• **GIVEN INFORMATION**:

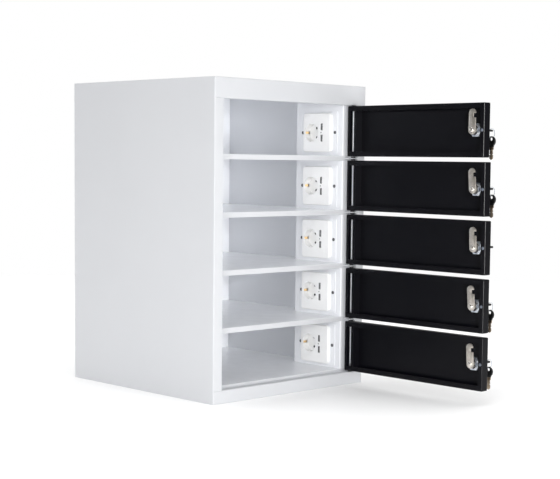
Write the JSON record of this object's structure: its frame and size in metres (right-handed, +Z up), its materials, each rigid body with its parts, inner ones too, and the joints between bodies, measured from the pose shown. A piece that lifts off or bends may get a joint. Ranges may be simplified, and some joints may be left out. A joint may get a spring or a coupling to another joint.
{
  "type": "phone charging kiosk",
  "caption": "Sheet-steel charging kiosk of stacked lockers with black cam-locked doors, each with a mains outlet and USB ports.",
  "frame": {"origin": "centre of the cabinet's base, on the surface it stands on", "axes": "+Z up, +Y from the doors towards the back, +X to the right seen from the front"},
  "size_m": [0.4191, 0.7751, 0.6],
  "materials": {
    "white_powder_coat": "fine matt powder coat",
    "black_powder_coat": "satin black powder coat",
    "outlet_plastic": "smooth moulded thermoplastic",
    "port_plastic": "dark moulded plastic",
    "earth_brass": "sprung brass strip",
    "screw_steel": "dark passivated steel",
    "zinc_steel": "bright zinc plate",
    "cam_steel": "nickel-plated zinc",
    "lock_chrome": "polished chrome plate",
    "bush_nylon": "black nylon",
    "inlet_plastic": "black moulded thermoplastic",
    "terminal_plastic": "natural nylon",
    "cable_sheath": "grey PVC sheath",
    "key_bow": "black moulded bow with a nickel-silver blade"
  },
  "bodies": {
    "cabinet": {"left_side_panel": "white_powder_coat", "right_side_panel": "white_powder_coat", "top_panel": "white_powder_coat", "bottom_panel": "white_powder_coat", "back_panel": "white_powder_coat", "inner_back_panel": "white_powder_coat", "floor_plate": "white_powder_coat", "shelf_1": "white_powder_coat", "shelf_2": "white_powder_coat", "shelf_3": "white_powder_coat", "shelf_4": "white_powder_coat", "socket_channel": "white_powder_coat", "socket_plates": "white_powder_coat", "outlet_covers": "outlet_plastic", "outlet_inserts": "outlet_plastic", "usb_modules": "port_plastic", "earth_clips": "earth_brass", "plate_screws": "screw_steel", "hinge_rod": "zinc_steel", "hinge_lugs": "white_powder_coat", "hinge_bushes": "bush_nylon", "mains_inlet": "inlet_plastic", "inlet_pins": "earth_brass", "terminal_block": "terminal_plastic", "wiring_harness": "cable_sheath"},
    "door_1": {"door_1": "black_powder_coat", "lock_body_1": "lock_chrome", "lock_nut_1": "zinc_steel"},
    "lock_1": {"lock_cam_1": "cam_steel"},
    "key_1": {"key_1": "key_bow"},
    "ring_1": {"key_ring_1": "zinc_steel"},
    "spare_key_1": {"spare_key_1": "key_bow"},
    "door_2": {"door_2": "black_powder_coat", "lock_body_2": "lock_chrome", "lock_nut_2": "zinc_steel"},
    "lock_2": {"lock_cam_2": "cam_steel"},
    "key_2": {"key_2": "key_bow"},
    "ring_2": {"key_ring_2": "zinc_steel"},
    "spare_key_2": {"spare_key_2": "key_bow"},
    "door_3": {"door_3": "black_powder_coat", "lock_body_3": "lock_chrome", "lock_nut_3": "zinc_steel"},
    "lock_3": {"lock_cam_3": "cam_steel"},
    "key_3": {"key_3": "key_bow"},
    "door_4": {"door_4": "black_powder_coat", "lock_body_4": "lock_chrome", "lock_nut_4": "zinc_steel"},
    "lock_4": {"lock_cam_4": "cam_steel"},
    "key_4": {"key_4": "key_bow"},
    "ring_4": {"key_ring_4": "zinc_steel"},
    "spare_key_4": {"spare_key_4": "key_bow"},
    "door_5": {"door_5": "black_powder_coat", "lock_body_5": "lock_chrome", "lock_nut_5": "zinc_steel"},
    "lock_5": {"lock_cam_5": "cam_steel"},
    "key_5": {"key_5": "key_bow"},
    "ring_5": {"key_ring_5": "zinc_steel"},
    "spare_key_5": {"spare_key_5": "key_bow"}
  },
  "joints": [
    {"name": "door_1_hinge", "type": "hinge", "parent": "cabinet", "child": "door_1", "pos_m": [0.171, -0.2125, 0.51], "axis": [0, 0, 1], "range_deg": [-88.7, 21.3]},
    {"name": "lock_1_turn", "type": "hinge", "parent": "door_1", "child": "lock_1", "pos_m": [0.16867, -0.53553, 0.51], "axis": [0.9997, -0.0227, 0], "range_deg": [-6.5, 88.5]},
    {"name": "key_1_pull", "type": "slide", "parent": "lock_1", "child": "key_1", "axis": [0.9997, -0.0227, 0], "range_m": [0, 0.02]},
    {"name": "ring_1_swing", "type": "hinge", "parent": "key_1", "child": "ring_1", "pos_m": [0.20066, -0.53626, 0.5053], "axis": [-0.0227, -0.9997, 0], "range_deg": [-15, 30]},
    {"name": "spare_key_1_swing", "type": "hinge", "parent": "ring_1", "child": "spare_key_1", "pos_m": [0.20066, -0.53626, 0.4967], "axis": [0.9997, -0.0227, 0], "range_deg": [-30, 30]},
    {"name": "door_2_hinge", "type": "hinge", "parent": "cabinet", "child": "door_2", "pos_m": [0.171, -0.2125, 0.402], "axis": [0, 0, 1], "range_deg": [-89.6, 20.4]},
    {"name": "lock_2_turn", "type": "hinge", "parent": "door_2", "child": "lock_2", "pos_m": [0.17375, -0.53553, 0.402], "axis": [1, -0.007, 0], "range_deg": [-1, 94]},
    {"name": "key_2_pull", "type": "slide", "parent": "lock_2", "child": "key_2", "axis": [1, -0.007, 0], "range_m": [0, 0.02]},
    {"name": "ring_2_swing", "type": "hinge", "parent": "key_2", "child": "ring_2", "pos_m": [0.20574, -0.53575, 0.3973], "axis": [-0.007, -1, 0], "range_deg": [-15, 30]},
    {"name": "spare_key_2_swing", "type": "hinge", "parent": "ring_2", "child": "spare_key_2", "pos_m": [0.20574, -0.53575, 0.3887], "axis": [1, -0.007, 0], "range_deg": [-30, 30]},
    {"name": "door_3_hinge", "type": "hinge", "parent": "cabinet", "child": "door_3", "pos_m": [0.171, -0.2125, 0.294], "axis": [0, 0, 1], "range_deg": [-90.4, 19.6]},
    {"name": "lock_3_turn", "type": "hinge", "parent": "door_3", "child": "lock_3", "pos_m": [0.17825, -0.53546, 0.294], "axis": [1, 0.007, 0], "range_deg": [-3, 92]},
    {"name": "key_3_pull", "type": "slide", "parent": "lock_3", "child": "key_3", "axis": [1, 0.007, 0], "range_m": [0, 0.02]},
    {"name": "door_4_hinge", "type": "hinge", "parent": "cabinet", "child": "door_4", "pos_m": [0.171, -0.2125, 0.186], "axis": [0, 0, 1], "range_deg": [-90.2, 19.8]},
    {"name": "lock_4_turn", "type": "hinge", "parent": "door_4", "child": "lock_4", "pos_m": [0.17713, -0.53548, 0.186], "axis": [1, 0.0035, 0], "range_deg": [-1, 94]},
    {"name": "key_4_pull", "type": "slide", "parent": "lock_4", "child": "key_4", "axis": [1, 0.0035, 0], "range_m": [0, 0.02]},
    {"name": "ring_4_swing", "type": "hinge", "parent": "key_4", "child": "ring_4", "pos_m": [0.20913, -0.53537, 0.1813], "axis": [0.0035, -1, 0], "range_deg": [-15, 30]},
    {"name": "spare_key_4_swing", "type": "hinge", "parent": "ring_4", "child": "spare_key_4", "pos_m": [0.20913, -0.53537, 0.1727], "axis": [1, 0.0035, 0], "range_deg": [-30, 30]},
    {"name": "door_5_hinge", "type": "hinge", "parent": "cabinet", "child": "door_5", "pos_m": [0.171, -0.2125, 0.078], "axis": [0, 0, 1], "range_deg": [-90.3, 19.7]},
    {"name": "lock_5_turn", "type": "hinge", "parent": "door_5", "child": "lock_5", "pos_m": [0.17769, -0.53547, 0.078], "axis": [1, 0.0052, 0], "range_deg": [-2, 93]},
    {"name": "key_5_pull", "type": "slide", "parent": "lock_5", "child": "key_5", "axis": [1, 0.0052, 0], "range_m": [0, 0.02]},
    {"name": "ring_5_swing", "type": "hinge", "parent": "key_5", "child": "ring_5", "pos_m": [0.20969, -0.5353, 0.0733], "axis": [0.0052, -1, 0], "range_deg": [-15, 30]},
    {"name": "spare_key_5_swing", "type": "hinge", "parent": "ring_5", "child": "spare_key_5", "pos_m": [0.20969, -0.5353, 0.0647], "axis": [1, 0.0052, 0], "range_deg": [-30, 30]}
  ]
}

• **WHAT THE TASK REQUIRES**: Which lines contain the word "joints"? Copy each one.

• **WRITTEN ANSWER**:
Write the JSON record of this object's structure: its frame and size in metres (right-handed, +Z up), its materials, each rigid body with its parts, inner ones too, and the joints between bodies, measured from the pose shown. A piece that lifts off or bends may get a joint. Ranges may be simplified, and some joints may be left out. A joint may get a spring or a coupling to another joint.
  "joints": [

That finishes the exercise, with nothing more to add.